● **Instruction**
Find the line that contains "obj.matrix_world = Matrix.Identity(4)"; then retype it and each line after it, exactly, through the final line of the data below.

● **Data extract**
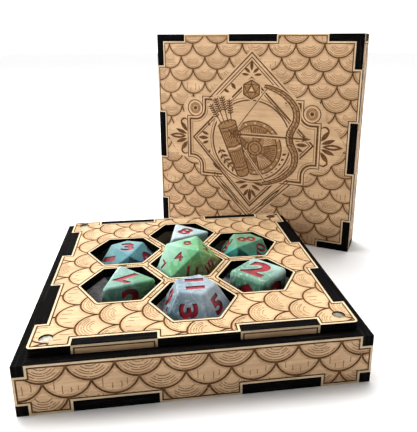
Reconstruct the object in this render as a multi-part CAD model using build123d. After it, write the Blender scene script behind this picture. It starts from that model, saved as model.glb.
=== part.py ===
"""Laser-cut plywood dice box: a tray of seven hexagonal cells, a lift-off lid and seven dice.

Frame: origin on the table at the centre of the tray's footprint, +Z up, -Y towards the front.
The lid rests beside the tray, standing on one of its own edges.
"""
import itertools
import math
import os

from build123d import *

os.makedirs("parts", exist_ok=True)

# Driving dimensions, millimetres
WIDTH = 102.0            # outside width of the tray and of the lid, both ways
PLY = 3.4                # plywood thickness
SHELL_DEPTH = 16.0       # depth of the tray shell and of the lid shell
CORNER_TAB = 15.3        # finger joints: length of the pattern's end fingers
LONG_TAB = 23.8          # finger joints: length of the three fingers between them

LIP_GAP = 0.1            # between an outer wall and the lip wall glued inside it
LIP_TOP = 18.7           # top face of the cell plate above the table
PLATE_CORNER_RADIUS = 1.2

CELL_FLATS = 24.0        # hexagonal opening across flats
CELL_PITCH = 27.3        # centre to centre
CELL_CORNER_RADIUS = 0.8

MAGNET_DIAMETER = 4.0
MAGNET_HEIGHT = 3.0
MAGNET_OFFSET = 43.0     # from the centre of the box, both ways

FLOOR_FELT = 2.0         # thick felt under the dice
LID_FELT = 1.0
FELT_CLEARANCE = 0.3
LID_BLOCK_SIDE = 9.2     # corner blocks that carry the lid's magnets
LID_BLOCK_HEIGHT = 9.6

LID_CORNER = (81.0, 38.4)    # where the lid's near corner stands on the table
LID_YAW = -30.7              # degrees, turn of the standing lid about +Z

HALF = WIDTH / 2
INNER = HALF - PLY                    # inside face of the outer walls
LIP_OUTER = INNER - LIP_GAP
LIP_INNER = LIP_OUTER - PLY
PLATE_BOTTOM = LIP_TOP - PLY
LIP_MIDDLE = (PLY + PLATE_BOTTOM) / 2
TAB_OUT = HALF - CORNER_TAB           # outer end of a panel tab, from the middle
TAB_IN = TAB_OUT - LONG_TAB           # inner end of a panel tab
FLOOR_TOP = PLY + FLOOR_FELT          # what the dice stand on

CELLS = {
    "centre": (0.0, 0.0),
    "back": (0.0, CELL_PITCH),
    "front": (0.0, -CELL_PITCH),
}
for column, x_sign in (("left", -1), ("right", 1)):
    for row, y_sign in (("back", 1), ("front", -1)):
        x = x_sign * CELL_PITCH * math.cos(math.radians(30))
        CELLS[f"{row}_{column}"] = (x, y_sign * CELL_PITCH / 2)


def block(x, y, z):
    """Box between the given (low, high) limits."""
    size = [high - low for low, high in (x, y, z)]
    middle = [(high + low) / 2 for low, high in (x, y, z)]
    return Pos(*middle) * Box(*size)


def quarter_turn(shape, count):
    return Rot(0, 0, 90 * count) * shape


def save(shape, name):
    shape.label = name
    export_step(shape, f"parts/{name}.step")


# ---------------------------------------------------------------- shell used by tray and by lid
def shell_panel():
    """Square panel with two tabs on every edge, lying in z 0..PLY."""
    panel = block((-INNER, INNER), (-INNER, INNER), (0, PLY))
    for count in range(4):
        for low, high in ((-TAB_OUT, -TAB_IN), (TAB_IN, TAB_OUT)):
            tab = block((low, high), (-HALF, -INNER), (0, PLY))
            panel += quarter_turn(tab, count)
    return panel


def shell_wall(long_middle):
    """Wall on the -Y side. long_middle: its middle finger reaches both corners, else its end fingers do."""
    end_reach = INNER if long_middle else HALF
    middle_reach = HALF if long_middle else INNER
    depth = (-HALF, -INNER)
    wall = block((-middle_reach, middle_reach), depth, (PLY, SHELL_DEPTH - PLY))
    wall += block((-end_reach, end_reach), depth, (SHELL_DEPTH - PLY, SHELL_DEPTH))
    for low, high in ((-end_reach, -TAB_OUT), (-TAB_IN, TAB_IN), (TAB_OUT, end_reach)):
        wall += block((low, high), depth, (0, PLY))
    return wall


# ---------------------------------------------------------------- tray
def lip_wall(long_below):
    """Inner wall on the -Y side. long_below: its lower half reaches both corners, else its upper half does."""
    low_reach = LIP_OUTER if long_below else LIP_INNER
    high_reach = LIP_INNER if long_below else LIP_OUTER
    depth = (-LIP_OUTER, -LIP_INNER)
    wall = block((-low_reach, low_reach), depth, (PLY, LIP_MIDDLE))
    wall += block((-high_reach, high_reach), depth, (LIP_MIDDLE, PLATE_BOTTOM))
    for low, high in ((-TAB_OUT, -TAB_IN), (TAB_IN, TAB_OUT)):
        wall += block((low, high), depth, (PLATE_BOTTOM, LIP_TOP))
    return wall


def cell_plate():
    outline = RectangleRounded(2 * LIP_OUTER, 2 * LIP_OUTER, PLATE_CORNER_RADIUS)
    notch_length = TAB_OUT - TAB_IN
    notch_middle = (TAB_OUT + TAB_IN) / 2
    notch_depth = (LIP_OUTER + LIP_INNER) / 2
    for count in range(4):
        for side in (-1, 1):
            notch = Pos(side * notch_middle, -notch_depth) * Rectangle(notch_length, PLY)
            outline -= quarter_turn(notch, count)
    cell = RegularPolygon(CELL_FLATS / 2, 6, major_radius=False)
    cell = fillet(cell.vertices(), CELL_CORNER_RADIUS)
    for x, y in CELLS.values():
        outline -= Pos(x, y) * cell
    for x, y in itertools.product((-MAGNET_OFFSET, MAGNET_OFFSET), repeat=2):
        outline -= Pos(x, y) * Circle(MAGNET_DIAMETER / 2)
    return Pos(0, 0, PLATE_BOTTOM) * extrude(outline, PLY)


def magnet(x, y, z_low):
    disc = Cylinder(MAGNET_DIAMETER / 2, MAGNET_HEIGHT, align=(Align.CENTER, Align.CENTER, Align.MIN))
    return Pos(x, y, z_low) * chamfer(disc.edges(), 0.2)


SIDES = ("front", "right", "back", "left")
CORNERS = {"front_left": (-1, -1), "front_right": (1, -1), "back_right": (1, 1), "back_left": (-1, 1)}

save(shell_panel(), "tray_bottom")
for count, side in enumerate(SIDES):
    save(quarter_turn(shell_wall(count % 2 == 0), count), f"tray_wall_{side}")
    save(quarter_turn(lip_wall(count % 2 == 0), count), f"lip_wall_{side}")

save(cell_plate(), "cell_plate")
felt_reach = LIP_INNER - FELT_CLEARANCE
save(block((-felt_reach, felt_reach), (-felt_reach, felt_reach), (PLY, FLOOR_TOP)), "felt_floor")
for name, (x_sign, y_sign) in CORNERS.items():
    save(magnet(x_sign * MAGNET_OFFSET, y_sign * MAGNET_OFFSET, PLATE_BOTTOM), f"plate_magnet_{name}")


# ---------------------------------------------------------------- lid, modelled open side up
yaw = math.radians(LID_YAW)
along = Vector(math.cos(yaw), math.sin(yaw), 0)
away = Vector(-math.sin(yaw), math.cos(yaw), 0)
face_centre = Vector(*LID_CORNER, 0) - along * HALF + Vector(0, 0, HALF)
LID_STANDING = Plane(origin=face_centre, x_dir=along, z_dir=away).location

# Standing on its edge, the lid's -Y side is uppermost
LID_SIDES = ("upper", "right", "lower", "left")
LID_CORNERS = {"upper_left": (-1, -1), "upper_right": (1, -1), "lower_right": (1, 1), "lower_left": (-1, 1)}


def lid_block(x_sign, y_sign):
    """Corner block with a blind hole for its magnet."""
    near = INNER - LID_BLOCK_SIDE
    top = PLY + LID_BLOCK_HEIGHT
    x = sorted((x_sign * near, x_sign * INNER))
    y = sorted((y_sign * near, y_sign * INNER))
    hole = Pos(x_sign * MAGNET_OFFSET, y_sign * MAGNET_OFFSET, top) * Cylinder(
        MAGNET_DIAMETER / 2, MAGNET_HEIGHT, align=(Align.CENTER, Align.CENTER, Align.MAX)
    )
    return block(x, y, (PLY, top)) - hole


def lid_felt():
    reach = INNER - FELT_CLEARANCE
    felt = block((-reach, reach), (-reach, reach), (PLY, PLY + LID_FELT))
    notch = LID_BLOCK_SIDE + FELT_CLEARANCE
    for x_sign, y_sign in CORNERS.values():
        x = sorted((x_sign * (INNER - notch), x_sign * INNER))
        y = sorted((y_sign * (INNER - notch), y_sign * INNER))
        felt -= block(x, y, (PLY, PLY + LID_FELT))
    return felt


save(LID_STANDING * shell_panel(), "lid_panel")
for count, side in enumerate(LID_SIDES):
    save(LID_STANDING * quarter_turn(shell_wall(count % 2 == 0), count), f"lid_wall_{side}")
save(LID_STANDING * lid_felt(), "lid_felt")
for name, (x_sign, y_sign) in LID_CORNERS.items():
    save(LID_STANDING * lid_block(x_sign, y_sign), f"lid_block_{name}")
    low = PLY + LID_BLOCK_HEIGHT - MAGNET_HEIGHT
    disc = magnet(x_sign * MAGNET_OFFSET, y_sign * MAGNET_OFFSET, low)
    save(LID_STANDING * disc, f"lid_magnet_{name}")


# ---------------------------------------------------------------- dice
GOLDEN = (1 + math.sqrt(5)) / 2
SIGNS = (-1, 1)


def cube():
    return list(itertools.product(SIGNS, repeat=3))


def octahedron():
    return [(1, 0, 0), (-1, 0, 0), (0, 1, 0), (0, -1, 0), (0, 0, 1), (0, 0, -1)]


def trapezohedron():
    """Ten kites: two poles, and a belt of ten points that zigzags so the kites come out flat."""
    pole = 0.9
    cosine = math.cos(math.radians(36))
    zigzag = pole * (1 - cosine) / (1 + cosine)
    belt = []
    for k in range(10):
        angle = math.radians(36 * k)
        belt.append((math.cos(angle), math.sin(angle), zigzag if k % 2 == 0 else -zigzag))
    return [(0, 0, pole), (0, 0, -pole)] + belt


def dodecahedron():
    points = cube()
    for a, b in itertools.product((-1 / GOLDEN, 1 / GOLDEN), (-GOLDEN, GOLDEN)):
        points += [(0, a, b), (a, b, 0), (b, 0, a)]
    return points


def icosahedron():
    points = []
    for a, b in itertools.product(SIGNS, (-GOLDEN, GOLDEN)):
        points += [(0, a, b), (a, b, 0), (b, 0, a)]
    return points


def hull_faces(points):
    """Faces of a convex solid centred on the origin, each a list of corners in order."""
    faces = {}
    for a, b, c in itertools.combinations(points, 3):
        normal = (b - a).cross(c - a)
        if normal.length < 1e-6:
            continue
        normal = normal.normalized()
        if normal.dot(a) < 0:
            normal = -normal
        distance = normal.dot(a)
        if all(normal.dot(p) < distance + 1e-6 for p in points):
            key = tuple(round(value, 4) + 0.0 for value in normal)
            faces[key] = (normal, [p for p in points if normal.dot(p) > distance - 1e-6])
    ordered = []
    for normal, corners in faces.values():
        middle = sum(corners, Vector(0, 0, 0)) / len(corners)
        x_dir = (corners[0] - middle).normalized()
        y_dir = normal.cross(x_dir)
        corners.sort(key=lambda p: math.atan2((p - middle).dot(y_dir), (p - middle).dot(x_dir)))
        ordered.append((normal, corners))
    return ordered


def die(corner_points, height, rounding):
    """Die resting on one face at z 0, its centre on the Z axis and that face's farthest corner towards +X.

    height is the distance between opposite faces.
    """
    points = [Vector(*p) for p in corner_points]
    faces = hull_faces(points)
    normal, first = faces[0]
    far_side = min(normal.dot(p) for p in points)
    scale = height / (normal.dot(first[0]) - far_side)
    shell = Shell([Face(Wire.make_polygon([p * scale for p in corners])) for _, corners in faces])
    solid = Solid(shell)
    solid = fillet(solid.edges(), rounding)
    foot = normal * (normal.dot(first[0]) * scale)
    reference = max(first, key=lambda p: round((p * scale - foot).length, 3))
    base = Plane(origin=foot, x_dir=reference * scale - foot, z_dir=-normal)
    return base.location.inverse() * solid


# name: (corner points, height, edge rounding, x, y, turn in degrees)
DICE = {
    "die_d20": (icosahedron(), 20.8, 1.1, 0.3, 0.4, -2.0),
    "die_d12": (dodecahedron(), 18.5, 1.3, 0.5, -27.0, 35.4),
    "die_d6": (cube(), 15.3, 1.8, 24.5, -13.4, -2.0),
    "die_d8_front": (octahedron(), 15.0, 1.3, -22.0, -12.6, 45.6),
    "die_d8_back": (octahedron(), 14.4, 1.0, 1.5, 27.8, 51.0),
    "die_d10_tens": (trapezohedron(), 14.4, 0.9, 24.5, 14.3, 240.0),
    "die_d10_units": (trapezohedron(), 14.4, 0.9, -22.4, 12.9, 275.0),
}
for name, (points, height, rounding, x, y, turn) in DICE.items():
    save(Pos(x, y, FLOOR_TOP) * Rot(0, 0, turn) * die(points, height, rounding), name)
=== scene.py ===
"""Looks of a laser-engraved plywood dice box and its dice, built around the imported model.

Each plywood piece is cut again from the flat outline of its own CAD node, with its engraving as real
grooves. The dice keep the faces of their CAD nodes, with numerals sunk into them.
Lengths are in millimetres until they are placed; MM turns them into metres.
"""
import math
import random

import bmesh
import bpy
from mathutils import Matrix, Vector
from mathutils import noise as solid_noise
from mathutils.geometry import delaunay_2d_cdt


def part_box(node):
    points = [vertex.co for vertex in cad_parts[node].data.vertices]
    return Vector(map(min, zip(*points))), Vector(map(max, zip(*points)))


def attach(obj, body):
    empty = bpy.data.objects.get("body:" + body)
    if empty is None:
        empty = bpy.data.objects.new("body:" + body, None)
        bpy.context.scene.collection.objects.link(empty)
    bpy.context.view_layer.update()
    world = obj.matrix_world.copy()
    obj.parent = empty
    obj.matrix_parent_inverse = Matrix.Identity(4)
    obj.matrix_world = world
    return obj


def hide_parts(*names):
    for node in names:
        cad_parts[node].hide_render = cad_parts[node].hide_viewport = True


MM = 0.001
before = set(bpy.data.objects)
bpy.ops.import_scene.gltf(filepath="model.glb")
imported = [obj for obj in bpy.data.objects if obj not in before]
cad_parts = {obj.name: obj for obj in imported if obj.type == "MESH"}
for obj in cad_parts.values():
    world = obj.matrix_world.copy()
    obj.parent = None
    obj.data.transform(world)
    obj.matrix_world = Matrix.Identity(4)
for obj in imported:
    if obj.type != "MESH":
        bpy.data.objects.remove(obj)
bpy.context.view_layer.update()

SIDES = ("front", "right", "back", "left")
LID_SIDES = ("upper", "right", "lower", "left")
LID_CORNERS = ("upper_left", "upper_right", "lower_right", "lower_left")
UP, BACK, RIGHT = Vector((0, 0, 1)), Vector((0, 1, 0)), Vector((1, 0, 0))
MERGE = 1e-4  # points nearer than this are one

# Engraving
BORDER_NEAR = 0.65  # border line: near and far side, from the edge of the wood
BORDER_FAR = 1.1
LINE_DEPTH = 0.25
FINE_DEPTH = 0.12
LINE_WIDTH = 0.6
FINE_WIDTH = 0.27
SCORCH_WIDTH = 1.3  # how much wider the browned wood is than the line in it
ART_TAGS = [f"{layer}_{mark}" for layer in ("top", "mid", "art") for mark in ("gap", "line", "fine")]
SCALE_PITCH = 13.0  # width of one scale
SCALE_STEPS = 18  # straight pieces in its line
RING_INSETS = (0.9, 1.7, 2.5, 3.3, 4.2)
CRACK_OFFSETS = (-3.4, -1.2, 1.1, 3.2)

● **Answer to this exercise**
    obj.matrix_world = Matrix.Identity(4)
for obj in imported:
    if obj.type != "MESH":
        bpy.data.objects.remove(obj)
bpy.context.view_layer.update()

SIDES = ("front", "right", "back", "left")
LID_SIDES = ("upper", "right", "lower", "left")
LID_CORNERS = ("upper_left", "upper_right", "lower_right", "lower_left")
UP, BACK, RIGHT = Vector((0, 0, 1)), Vector((0, 1, 0)), Vector((1, 0, 0))
MERGE = 1e-4  # points nearer than this are one

# Engraving
BORDER_NEAR = 0.65  # border line: near and far side, from the edge of the wood
BORDER_FAR = 1.1
LINE_DEPTH = 0.25
FINE_DEPTH = 0.12
LINE_WIDTH = 0.6
FINE_WIDTH = 0.27
SCORCH_WIDTH = 1.3  # how much wider the browned wood is than the line in it
ART_TAGS = [f"{layer}_{mark}" for layer in ("top", "mid", "art") for mark in ("gap", "line", "fine")]
SCALE_PITCH = 13.0  # width of one scale
SCALE_STEPS = 18  # straight pieces in its line
RING_INSETS = (0.9, 1.7, 2.5, 3.3, 4.2)
CRACK_OFFSETS = (-3.4, -1.2, 1.1, 3.2)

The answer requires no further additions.